Remove references in subject field of your template to the labels that might contain non-ASCII characters.

Invalid key/value warning

When the log contains the following warning

{ "workspaceId": "ws-abcd1234-ef56-78ab-cd90-1234abcd0000", "message": { "log": "MessageAttributes has been removed because of invalid key/value, numberOfRemovedAttributes=1" "level": "WARN" }, "component": "alertmanager" }

This means that some of the message attributes have been removed due to keys/values being invalid.

Action to take

Re-evaluate the templates you are using to populate the message attributes, and ensure it is resolving to a valid SNS message attribute. For more information about validating a message to an Amazon SNS topic, see Validating SNS topic

Message limit warning

When the log contains the following warning

{ "workspaceId": "ws-abcd1234-ef56-78ab-cd90-1234abcd0000", "message": { "log": "Message has been truncated because it exceeds size limit, originSize=266K, truncatedSize=12K" "level": "WARN" }, "component": "alertmanager" }

This means that some of the message size is too big.

Action to take

Look at the Alert receiver message template and re-work it to fit within the size limit.
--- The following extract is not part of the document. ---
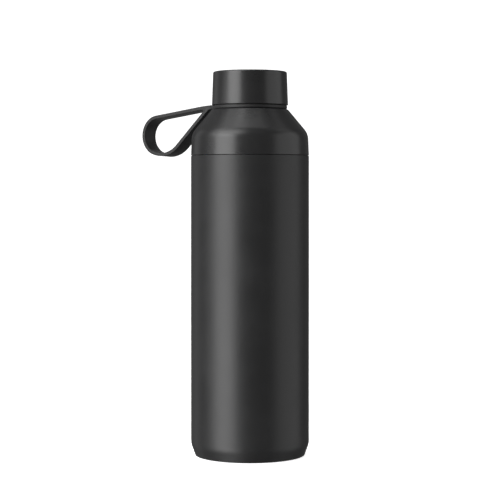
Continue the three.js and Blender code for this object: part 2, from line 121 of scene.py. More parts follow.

No resource based policy error

When the log contains the following error

{ "workspaceId": "ws-abcd1234-ef56-78ab-cd90-1234abcd0000", "message": { "log": "Notify for alerts failed, AMP is not authorized to perform: SNS:Publish on resource: arn:aws:sns:us-west-2:12345:testSnsReceiver because no resource-based policy allows the SNS:Publish action" "level": "ERROR" }, "component": "alertmanager" }

This means that Amazon Managed Service for Prometheus does not have the permissions to submit the alert to the SNS topic specified.

Action to take

Validate that the access policy on your Amazon SNS topic grants Amazon Managed Service for Prometheus the ability to send SNS messages to the topic. Create an SNS Access Policy giving the service aps.amazonaws.com (Amazon Managed Service for Prometheus) access to your Amazon SNS topic. For more information about SNS Access Policies, see Using the Access Policy Language and Example cases for Amazon SNS access control in the Amazon Simple Notification Service Developer Guide.

Not authorized to call KMS

When the log contains the following AWS KMS error

{ "workspaceId": "ws-abcd1234-ef56-78ab-cd90-1234abcd0000", "message": { "log": "Notify for alerts failed, AMP is not authorized to call KMS", "level": "ERROR" }, "component": "alertmanager" }

Action to take

Validate that the key policy of the key used to encrypt the Amazon SNS topic allows the Amazon Managed Service for Prometheus service principal aps.amazonaws.com to perform the following actions: kms:GenerateDataKey*, and kms:Decrypt. For more information, see AWS KMS Permissions for SNS Topic.